Back in Darwin Hassan worked to care for her elderly grandmother, Sarah Hang Gong, who was paralyzed while her mother ran a small shop offering food and drinks including tripe soup on Cavanagh Street. When Bowman died in 1911 Hassan was able to return to school for a short time; first at the convent school and then at Darwin Public School. Hassan would later complain that "really I never had enough education" and that, when she left school she only received a grade 3 certificate.

In 1919 Hassan travelled to Canton (Guangzhou) to marry Ali Hassan, an Islamic, Chinese-Indian man who had immigrated to Australia from Hong Kong on a pearl lugger and was, at the time of their wedding, working as the manager of Darwin's only butcher. He was more than twice her and it is unclear whether Hassan realised that he had married Omaka Sagaguchi in 1903 in Darwin and that she was still alive. Together they had four children; Ruby in around 1920 (who they adopted from a relative), Sophie May in 1920 (who died as a baby) and Serapha Constance (Connie) in 1924 and Allan in 1928. At the age of 15 Hassan had also begun caring for Henry Lee, a 'European' child who had been abandoned by his family, and he became known as the 'White Chinaman'.

Hassan's husband died suddenly of a stroke in 1929, at the age of 53, when the children were young and he left he the majority of his estate, including extensive property holdings on Cavenagh Street. This led to a protracted legal battle between Hassan and her husband's first wife who was now living in Japan, who was formally acknowledged as the legal wife of Ali Hassan, between 1930 and 1935. Ultimately Hassan was successful and able to keep what her husband had left her.

Hassan was also an active member of the Kuomintang branch in Darwin and she served as secretary in 1930 and, in 1932 when she presented an address at a banquet for WP Chen, the consul-general for China in Australia, she praised the party for their comparatively progressive views about the role of women in society.

During this period Hassan continued to support herself as a businesswoman and established, with other members of the Chinese business community, a car hire business and, in 1932, opened her own store 'S Hassan and Company' where she worked as a tailor and a draper; she also imported rubber goods, including toys, from Singapore.

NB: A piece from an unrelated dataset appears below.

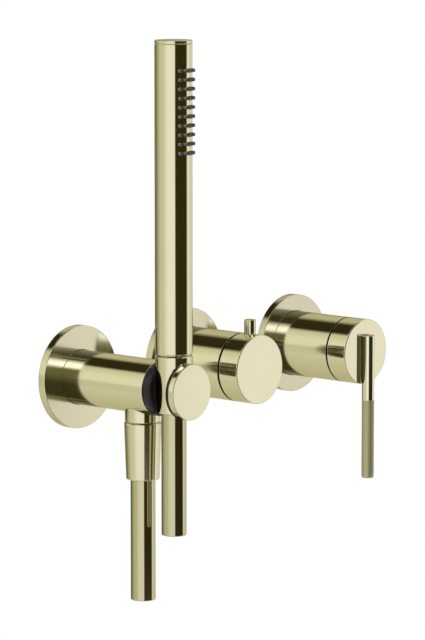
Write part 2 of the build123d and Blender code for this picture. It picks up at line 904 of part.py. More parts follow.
with BuildPart() as cradle_studs:
    with BuildSketch(facing(outlet_x, body_front - stud_in_body)):
        with Locations(*stud_places):
            Circle(stud_d / 2)
    extrude(amount=stud_in_body + cap_rear - body_front + stud_in_cap)
cradle_studs.part.label = "cradle_studs"
export_step(cradle_studs.part, "parts/cradle_studs.step")

cap_recess = front_plug + joint_gap
with BuildPart() as front_cap:
    revolve(
        turned_profile(
            across(outlet_x),
            (0, cap_recess),
            (plug_hole_r, cap_recess),
            (plug_hole_r, cap_rear),
            (body_r, cap_rear),
            (body_r, cap_front),
            (0, cap_front),
        ),
        axis=unit_axis(outlet_x),
    )
    fillet(front_cap.edges().group_by(Axis.Y)[0], cap_edge_r)
    with BuildSketch(facing(outlet_x, cap_rear)):
        with Locations(*stud_places):
            Circle(stud_d / 2 + joint_gap)
    extrude(amount=stud_in_cap + joint_gap, mode=Mode.SUBTRACT)
    with Locations((outlet_x, -handset_out, 0)):
        Cone(seat_foot_r, seat_top_r, seat_height, mode=Mode.SUBTRACT)
front_cap.part.label = "cradle_front_cap"
export_step(front_cap.part, "parts/cradle_front_cap.step")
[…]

In February 1938 Hassan remarried, this time to Hamdan Bin Mahomed Amid, who was an indentured Malaysian pearler. When he completed his indenture he was forced to leave Australia and in 1940 Hassan and her children joined him in Singapore and part of their motivation for travelling there was so that the children could learn more about their shared Islamic faith. They were ultimately forced to stay there during the Japanese occupation but avoided some of the worst treatment inflicted on the Chinese population as they were living within the Malay Quarter. While there the government compulsorily acquired her land in Darwin and, when she sought legal redress, she was awarded significantly below what it was worth.

After the war Hassan sought to resettle in Australia and, despite difficulty caused by the White Australia policy, they were mostly able to do so. Her husband, Amid, was denied entry altogether and they divorced in 1947.

Hassan settled in Melbourne where she ran a milk bar and newsagency until 1953 before beginning work as a nurse (at the age of 52).

She died on 30 May 1996 in Melbourne.